Walter Cox

Personal information
- Date of birth: 1872
- Place of birth: Southampton, England
- Date of death: 1930 (aged 57)
- Position: Goalkeeper

Senior career*
- Years: Team / Apps / (Gls)
- 1892–1897: Southampton St. Mary's / 3 / (0)
- 1897–1898: Bristol St George
- 1898–1899: Bedminster
- 1899–1900: Millwall Athletic
- 1900–1901: Manchester City / 1 / (0)
- 1901–1906: Bury / 0 / (0)
- 1906: Preston North End / 0 / (0)
- 1906–1907: Dundee

= Walter Cox (footballer, born 1872) =

English footballer

Walter Tom Cox (1872–1930) was an English footballer who played as a goalkeeper for various clubs around the turn of the 20th century.

==Football career==
Cox was born in Southampton and started playing for the newly formed Southampton St Mary's club in 1892 as an outfield player. He later converted to a goalkeeper and made his first-team debut when he replaced Jack Barrett in an FA Cup match at the Antelope Ground against Reading on 3 November 1894. Cox retained his place for the next cup match against Marlow before being replaced by H. Williamson.

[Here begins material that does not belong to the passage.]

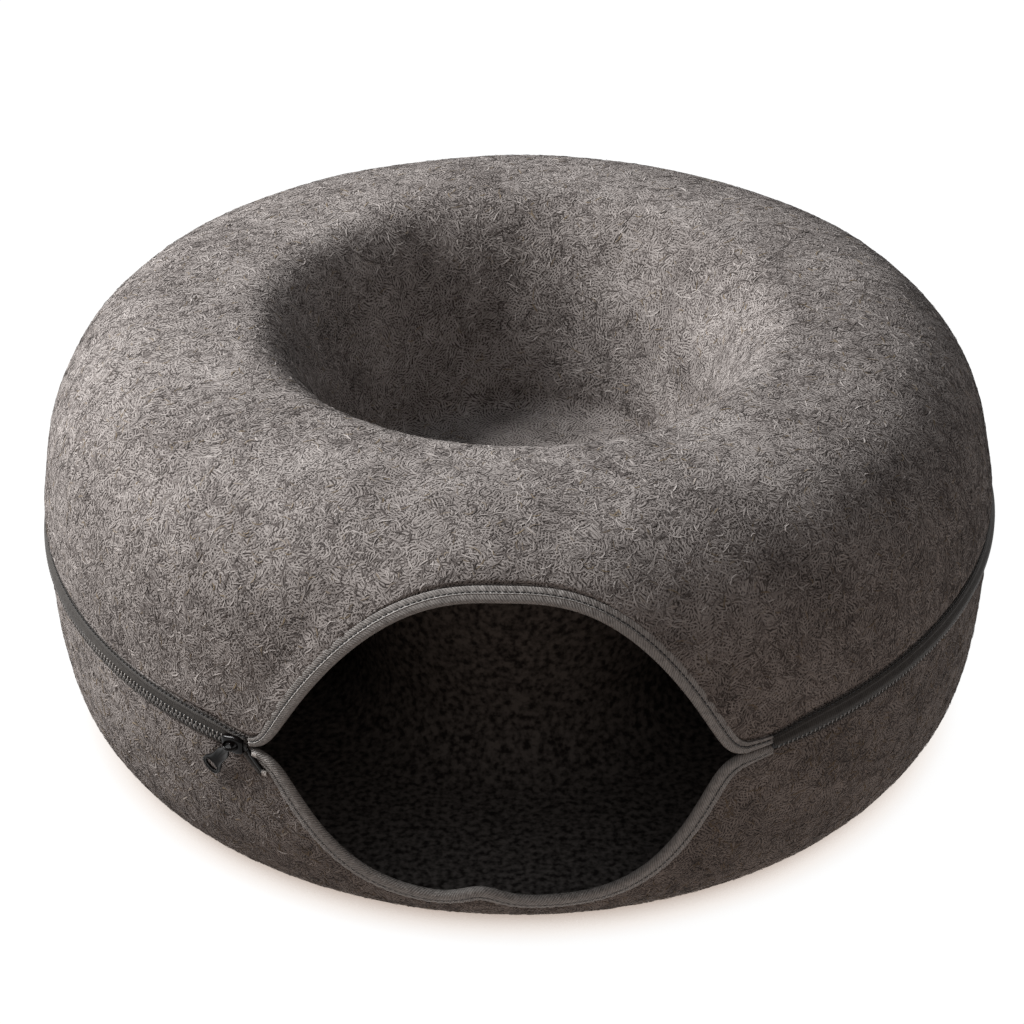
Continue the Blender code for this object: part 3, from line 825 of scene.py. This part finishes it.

Cox made his Southern League debut away to Royal Ordnance on 5 October 1895 before Tom Cain took over as the first-choice 'keeper. Although Cain was preferred for League matches, Cox played in all five FA Cup matches, where the club reached the First Round proper for the second consecutive season, going down 3–2 to The Wednesday of the Football League First Division. Despite conceding three goals, Cox "performed heroically" and as a result won County recognition.

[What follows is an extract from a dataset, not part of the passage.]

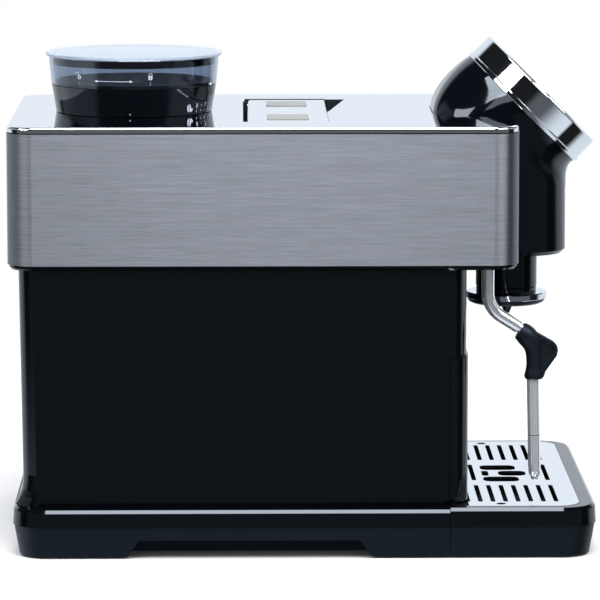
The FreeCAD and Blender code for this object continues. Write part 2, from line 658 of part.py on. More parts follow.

Following the arrival of George Clawley, Cox moved to Bristol where, after a season playing for Bristol St George in the Birmingham & District League, he returned to the Southern League with Bedminster in May 1898. In October 1899, he moved on to Millwall Athletic and then to Manchester City in May 1900. At Hyde Road, Cox was used as cover for Charlie Williams and made only one league appearance before moving on to Bury.

He failed to make any first team appearances at either Bury or his next club Preston North End and finished his career in Scotland with Dundee.